## Input material
· · · · ·

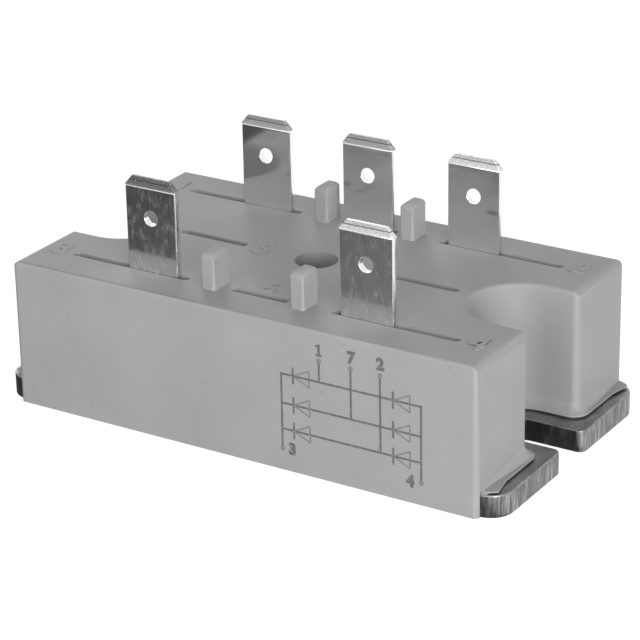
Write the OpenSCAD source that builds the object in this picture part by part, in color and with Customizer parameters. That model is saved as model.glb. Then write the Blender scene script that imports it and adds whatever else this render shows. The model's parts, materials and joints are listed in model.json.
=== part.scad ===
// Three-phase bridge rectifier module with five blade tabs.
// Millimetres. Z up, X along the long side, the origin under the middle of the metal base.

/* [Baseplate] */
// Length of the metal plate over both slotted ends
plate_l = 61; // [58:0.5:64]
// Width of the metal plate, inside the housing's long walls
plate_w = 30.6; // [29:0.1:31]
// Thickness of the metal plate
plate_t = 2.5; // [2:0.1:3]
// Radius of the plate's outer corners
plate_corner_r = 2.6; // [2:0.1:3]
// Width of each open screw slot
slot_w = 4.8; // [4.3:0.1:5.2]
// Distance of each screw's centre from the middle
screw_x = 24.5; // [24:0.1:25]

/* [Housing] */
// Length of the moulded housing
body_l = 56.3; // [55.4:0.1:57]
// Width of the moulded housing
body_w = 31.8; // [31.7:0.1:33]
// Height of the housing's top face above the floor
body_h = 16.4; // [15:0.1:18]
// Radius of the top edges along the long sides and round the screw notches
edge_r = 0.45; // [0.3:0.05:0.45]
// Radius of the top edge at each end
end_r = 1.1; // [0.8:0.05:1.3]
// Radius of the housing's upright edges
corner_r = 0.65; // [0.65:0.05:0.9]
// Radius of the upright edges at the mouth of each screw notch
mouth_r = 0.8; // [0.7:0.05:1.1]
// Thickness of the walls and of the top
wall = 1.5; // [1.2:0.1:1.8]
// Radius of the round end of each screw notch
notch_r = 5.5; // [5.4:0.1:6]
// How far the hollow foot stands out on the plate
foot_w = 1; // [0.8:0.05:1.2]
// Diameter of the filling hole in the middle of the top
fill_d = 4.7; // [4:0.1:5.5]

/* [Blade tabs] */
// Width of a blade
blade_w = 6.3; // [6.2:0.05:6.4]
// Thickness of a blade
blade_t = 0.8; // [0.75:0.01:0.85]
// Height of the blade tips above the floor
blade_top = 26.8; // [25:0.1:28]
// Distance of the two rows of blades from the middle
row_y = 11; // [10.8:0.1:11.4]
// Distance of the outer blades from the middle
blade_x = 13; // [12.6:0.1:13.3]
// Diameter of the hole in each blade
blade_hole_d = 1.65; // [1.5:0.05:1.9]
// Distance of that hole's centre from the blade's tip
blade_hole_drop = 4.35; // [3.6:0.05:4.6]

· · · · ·

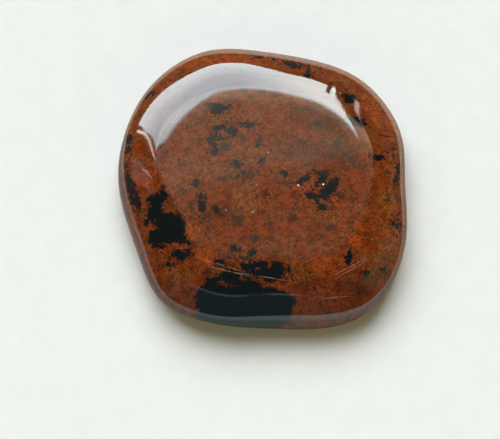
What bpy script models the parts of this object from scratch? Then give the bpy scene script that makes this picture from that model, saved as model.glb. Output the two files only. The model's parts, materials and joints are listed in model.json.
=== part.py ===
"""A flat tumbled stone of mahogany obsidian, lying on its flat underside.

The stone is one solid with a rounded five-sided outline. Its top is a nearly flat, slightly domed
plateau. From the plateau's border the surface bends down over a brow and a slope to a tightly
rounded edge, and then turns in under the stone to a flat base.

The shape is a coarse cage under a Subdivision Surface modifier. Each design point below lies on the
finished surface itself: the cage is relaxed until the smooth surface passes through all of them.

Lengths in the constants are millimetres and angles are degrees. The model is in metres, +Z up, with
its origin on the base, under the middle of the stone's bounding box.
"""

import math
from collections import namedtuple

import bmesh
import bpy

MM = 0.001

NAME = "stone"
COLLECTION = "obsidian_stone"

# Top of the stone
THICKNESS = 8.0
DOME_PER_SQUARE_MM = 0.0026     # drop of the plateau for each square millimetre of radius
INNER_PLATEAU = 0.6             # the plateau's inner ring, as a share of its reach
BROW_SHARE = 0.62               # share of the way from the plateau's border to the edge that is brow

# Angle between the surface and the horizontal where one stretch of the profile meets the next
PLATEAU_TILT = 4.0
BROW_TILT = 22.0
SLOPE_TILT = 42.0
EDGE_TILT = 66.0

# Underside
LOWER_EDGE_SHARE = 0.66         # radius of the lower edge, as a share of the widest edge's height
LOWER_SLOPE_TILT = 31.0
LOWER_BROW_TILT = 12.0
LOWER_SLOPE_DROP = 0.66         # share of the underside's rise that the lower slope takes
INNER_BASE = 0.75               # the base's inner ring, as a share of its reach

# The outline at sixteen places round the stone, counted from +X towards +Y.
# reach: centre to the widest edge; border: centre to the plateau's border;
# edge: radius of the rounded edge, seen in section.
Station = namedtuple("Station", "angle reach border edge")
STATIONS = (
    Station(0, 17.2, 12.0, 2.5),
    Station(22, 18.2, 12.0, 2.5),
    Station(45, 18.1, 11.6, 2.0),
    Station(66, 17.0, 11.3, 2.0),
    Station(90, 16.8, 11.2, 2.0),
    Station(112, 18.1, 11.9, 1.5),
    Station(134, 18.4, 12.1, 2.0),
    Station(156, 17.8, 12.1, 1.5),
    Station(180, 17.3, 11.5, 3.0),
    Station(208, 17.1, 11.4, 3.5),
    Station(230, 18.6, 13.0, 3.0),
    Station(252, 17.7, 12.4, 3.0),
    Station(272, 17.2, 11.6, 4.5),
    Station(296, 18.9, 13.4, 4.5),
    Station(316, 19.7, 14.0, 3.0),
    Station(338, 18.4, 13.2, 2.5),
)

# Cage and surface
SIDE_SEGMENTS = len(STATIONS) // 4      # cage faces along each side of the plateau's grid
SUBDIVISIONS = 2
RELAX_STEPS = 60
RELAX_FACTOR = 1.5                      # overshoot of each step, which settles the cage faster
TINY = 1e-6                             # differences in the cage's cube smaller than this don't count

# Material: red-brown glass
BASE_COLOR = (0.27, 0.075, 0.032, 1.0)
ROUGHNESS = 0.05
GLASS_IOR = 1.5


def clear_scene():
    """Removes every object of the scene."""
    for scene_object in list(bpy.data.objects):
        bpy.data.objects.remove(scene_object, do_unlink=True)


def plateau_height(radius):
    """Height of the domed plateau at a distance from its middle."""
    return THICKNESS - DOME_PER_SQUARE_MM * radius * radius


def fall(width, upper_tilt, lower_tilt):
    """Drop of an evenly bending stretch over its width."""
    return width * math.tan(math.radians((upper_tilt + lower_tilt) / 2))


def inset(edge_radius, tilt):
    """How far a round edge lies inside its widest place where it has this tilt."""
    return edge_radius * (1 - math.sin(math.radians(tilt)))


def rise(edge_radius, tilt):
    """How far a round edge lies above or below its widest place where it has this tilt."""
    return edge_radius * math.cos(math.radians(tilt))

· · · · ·

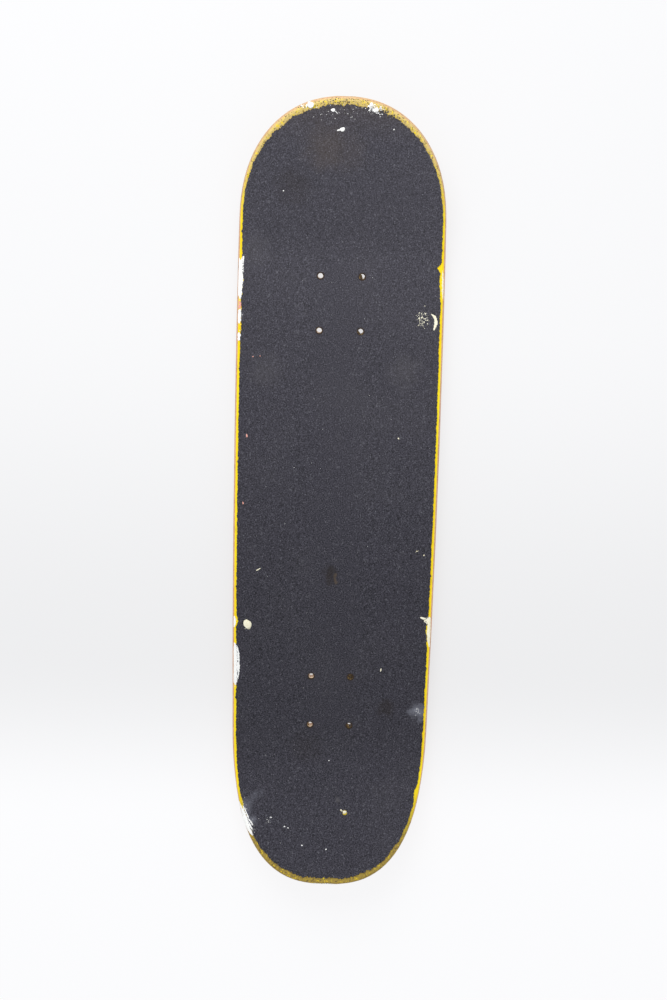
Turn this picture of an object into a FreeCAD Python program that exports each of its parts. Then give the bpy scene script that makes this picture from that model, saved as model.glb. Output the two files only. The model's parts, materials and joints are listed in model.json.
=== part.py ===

· · · · ·

## Exercise details
Only the lines from the one containing "Write the OpenSCAD" to the one containing "screw_x = 24.5; // [24:0.1:25]" are to be printed, both ends included, exactly as written.

## Task result
Write the OpenSCAD source that builds the object in this picture part by part, in color and with Customizer parameters. That model is saved as model.glb. Then write the Blender scene script that imports it and adds whatever else this render shows. The model's parts, materials and joints are listed in model.json.
=== part.scad ===
// Three-phase bridge rectifier module with five blade tabs.
// Millimetres. Z up, X along the long side, the origin under the middle of the metal base.

/* [Baseplate] */
// Length of the metal plate over both slotted ends
plate_l = 61; // [58:0.5:64]
// Width of the metal plate, inside the housing's long walls
plate_w = 30.6; // [29:0.1:31]
// Thickness of the metal plate
plate_t = 2.5; // [2:0.1:3]
// Radius of the plate's outer corners
plate_corner_r = 2.6; // [2:0.1:3]
// Width of each open screw slot
slot_w = 4.8; // [4.3:0.1:5.2]
// Distance of each screw's centre from the middle
screw_x = 24.5; // [24:0.1:25]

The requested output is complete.